A California appeal court today authorized the public release of confidential files on Franciscan friars accused of sexual abuse.

The friars had fought the release, which was included in a $28.5 million settlement reached in 2006 after plaintiffs in 25 separate lawsuits sued the Franciscan Friars of California, alleging they had been sexually abused by clergy members.

In upholding the trial court, a California 2nd District Court of Appeal panel held that the compelling social interest of protecting children outweighed the individual friars' privacy rights.

"Indeed, all citizens have a compelling interest in knowing if a prominent and powerful institution has cloaked in secrecy decades of sexual abuse revealed in the psychiatric records of counselors who continued to have intimate contact with vulnerable children while receiving treatment for their tendencies toward child molestation," wrote Justice Elizabeth Grimes in the published opinion. Justices Laurence Rubin and Madeleine Flier concurred.

At issue were 154 pages of psychological evaluations or progress reports prepared for the church by psychotherapists who examined the friars.
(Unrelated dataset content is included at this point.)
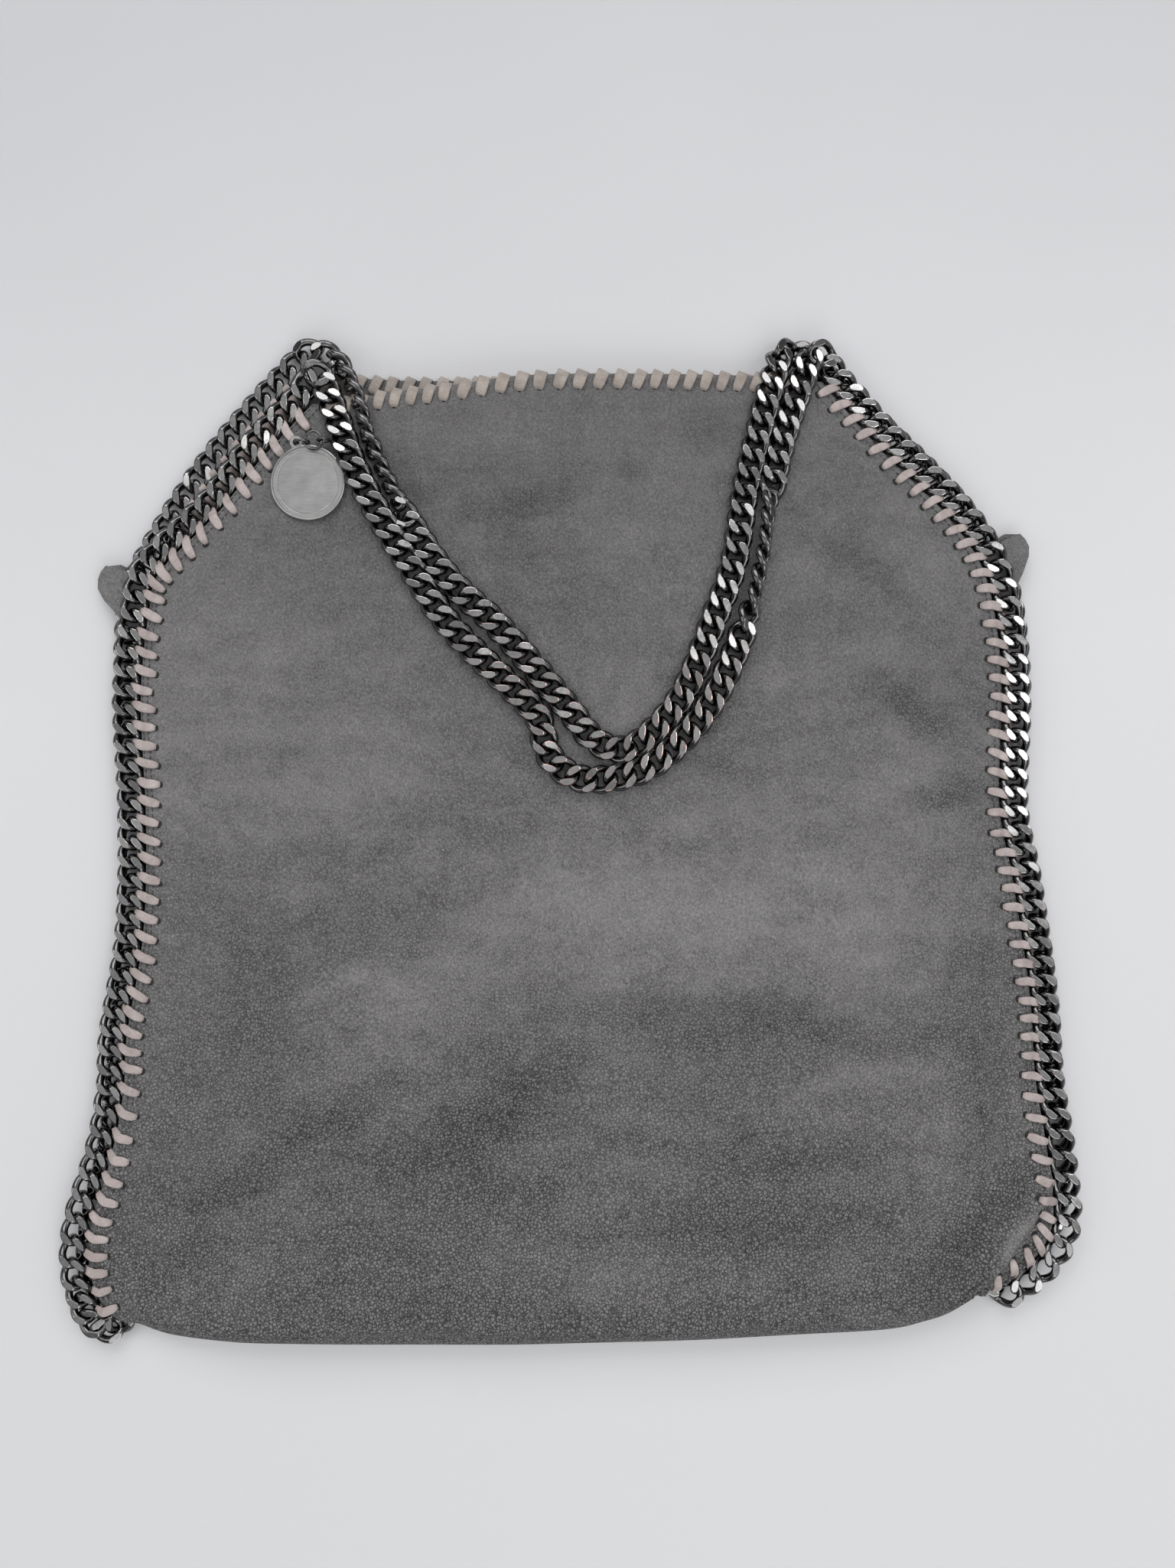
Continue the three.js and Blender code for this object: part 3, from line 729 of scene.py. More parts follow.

Some of the friars argued on appeal that Los Angeles County Superior Court Judge Peter Lichtman violated their privacy interests.

The friars were represented in John Doe v. Franciscan Friars of California , B215775, by Robert Howie and Audrey Smith of San Mateo's Howie & Smith. Brian Brosnahan and David Thomas of the San Francisco office of Kasowitz, Benson, Torres & Friedman represented the Franciscan Friars of California.

The plaintiffs attorneys were Timothy Hale of Nye, Peabody, Stirling & Hale and Anthony De Marco of Kiesel, Boucher & Larson.